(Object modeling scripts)
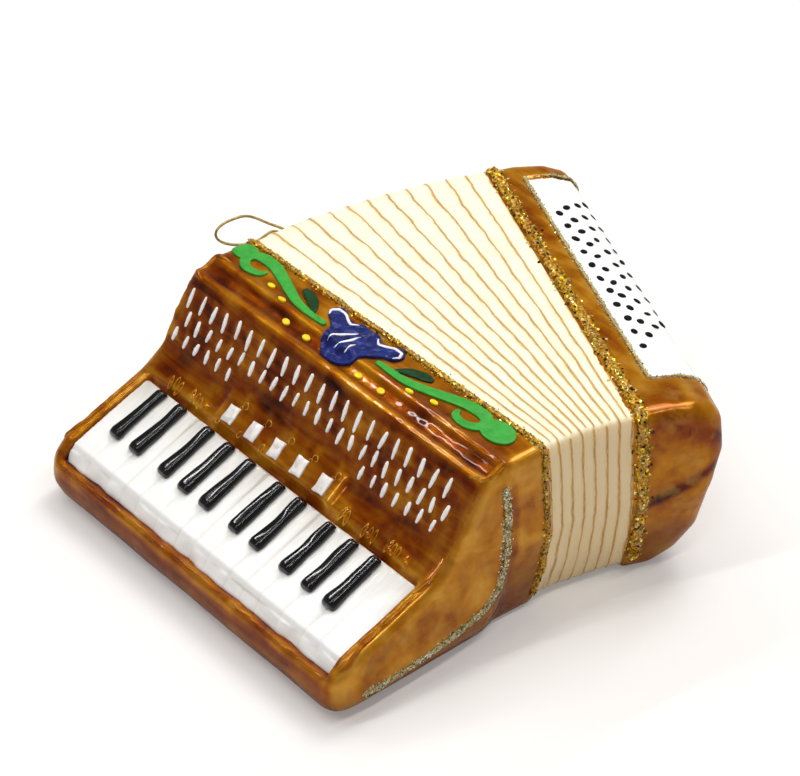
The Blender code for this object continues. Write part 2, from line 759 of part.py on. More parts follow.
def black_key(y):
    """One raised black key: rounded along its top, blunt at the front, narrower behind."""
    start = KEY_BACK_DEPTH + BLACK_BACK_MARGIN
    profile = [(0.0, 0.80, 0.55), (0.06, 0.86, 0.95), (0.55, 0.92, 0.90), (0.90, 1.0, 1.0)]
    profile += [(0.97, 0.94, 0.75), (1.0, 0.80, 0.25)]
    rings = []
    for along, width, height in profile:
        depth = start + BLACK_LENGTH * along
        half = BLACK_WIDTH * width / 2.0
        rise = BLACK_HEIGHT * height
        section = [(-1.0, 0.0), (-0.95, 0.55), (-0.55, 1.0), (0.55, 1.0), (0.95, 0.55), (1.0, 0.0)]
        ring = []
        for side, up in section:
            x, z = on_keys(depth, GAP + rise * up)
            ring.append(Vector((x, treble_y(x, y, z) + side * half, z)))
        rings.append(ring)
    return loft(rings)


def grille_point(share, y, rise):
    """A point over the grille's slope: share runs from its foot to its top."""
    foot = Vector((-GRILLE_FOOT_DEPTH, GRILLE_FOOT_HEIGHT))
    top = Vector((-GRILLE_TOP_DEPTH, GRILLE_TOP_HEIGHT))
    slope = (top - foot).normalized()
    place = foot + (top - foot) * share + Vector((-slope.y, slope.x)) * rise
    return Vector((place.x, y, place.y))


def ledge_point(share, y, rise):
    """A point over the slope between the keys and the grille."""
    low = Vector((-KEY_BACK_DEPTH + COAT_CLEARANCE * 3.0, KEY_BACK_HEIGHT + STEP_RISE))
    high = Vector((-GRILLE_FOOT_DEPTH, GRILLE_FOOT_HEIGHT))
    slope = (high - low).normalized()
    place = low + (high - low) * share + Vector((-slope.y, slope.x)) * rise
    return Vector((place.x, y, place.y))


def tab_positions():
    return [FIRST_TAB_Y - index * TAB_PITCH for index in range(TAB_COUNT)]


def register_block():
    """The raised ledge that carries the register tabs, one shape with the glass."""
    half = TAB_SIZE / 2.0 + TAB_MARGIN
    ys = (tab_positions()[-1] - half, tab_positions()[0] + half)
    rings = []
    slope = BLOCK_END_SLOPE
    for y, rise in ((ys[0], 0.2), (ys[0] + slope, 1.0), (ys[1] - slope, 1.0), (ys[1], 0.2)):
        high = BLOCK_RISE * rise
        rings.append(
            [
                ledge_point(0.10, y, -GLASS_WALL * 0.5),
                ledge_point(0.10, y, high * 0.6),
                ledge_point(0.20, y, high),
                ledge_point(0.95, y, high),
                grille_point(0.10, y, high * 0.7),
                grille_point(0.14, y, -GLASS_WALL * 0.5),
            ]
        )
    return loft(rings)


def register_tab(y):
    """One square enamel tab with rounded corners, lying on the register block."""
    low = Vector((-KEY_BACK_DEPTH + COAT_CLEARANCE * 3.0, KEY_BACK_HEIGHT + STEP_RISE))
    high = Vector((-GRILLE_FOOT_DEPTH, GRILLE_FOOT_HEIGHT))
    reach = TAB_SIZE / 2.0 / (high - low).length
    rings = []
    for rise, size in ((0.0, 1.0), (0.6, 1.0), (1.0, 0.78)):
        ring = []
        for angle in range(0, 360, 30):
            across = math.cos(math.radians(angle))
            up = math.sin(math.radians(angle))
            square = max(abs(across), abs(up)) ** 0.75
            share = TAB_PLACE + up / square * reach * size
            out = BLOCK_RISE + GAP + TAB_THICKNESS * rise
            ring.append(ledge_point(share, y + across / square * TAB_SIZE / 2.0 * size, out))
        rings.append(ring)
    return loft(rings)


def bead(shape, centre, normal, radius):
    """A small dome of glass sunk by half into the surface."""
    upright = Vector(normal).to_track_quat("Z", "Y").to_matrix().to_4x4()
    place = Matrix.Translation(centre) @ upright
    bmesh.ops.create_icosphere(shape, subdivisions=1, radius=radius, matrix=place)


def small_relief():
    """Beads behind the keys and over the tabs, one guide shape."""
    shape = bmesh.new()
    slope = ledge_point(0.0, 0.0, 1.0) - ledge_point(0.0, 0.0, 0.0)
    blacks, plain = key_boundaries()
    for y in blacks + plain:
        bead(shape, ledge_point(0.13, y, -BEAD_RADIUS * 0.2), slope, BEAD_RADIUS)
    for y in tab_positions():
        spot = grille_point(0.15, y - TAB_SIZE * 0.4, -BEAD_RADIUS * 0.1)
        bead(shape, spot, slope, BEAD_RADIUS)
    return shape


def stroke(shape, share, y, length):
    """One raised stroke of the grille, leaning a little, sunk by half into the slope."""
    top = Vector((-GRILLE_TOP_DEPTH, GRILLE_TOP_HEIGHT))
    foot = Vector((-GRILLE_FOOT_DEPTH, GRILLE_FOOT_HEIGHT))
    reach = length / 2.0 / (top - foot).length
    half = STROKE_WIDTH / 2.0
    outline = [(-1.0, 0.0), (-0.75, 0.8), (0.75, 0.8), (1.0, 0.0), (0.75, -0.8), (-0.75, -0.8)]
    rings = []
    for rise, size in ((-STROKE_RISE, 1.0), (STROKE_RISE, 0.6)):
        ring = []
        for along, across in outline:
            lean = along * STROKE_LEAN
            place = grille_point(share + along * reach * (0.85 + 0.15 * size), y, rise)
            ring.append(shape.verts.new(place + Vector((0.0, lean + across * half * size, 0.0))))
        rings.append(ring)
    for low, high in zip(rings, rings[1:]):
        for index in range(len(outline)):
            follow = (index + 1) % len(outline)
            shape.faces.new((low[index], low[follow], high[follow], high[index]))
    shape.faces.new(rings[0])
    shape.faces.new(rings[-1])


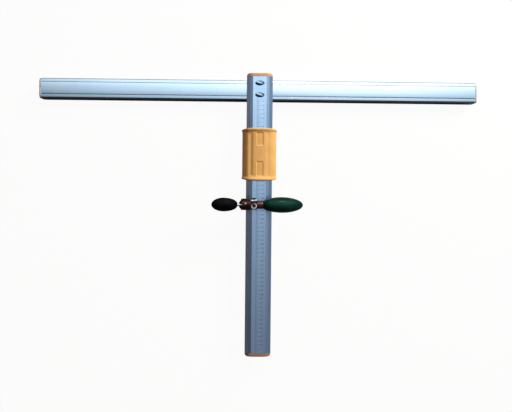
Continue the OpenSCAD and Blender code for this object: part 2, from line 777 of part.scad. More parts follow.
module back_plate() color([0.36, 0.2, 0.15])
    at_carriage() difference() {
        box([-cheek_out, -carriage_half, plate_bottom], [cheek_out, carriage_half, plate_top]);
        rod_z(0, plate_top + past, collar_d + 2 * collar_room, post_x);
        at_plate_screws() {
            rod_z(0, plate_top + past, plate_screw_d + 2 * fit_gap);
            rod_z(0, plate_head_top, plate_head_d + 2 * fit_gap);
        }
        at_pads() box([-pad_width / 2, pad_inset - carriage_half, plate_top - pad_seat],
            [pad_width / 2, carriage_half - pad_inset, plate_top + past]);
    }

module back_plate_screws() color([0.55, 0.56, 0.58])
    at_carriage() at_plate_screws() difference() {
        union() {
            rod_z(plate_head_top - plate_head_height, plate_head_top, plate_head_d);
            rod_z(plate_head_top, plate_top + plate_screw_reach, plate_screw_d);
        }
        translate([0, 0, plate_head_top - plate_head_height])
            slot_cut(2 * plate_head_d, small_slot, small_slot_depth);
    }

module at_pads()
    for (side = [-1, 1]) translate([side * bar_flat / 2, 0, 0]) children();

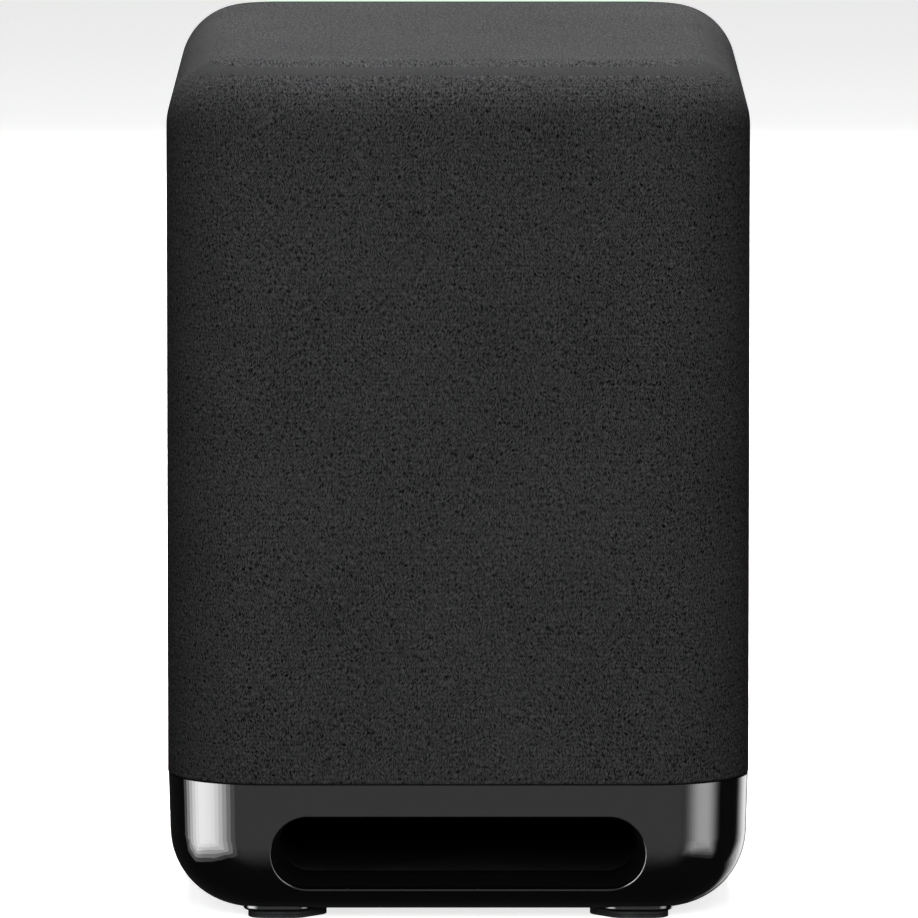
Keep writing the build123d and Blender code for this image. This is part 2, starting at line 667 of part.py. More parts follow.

## Task directions:
Scan the data above and copy every line with "from" in it.

## Answer to the exercise:
The Blender code for this object continues. Write part 2, from line 759 of part.py on. More parts follow.
    """A point over the grille's slope: share runs from its foot to its top."""
Continue the OpenSCAD and Blender code for this object: part 2, from line 777 of part.scad. More parts follow.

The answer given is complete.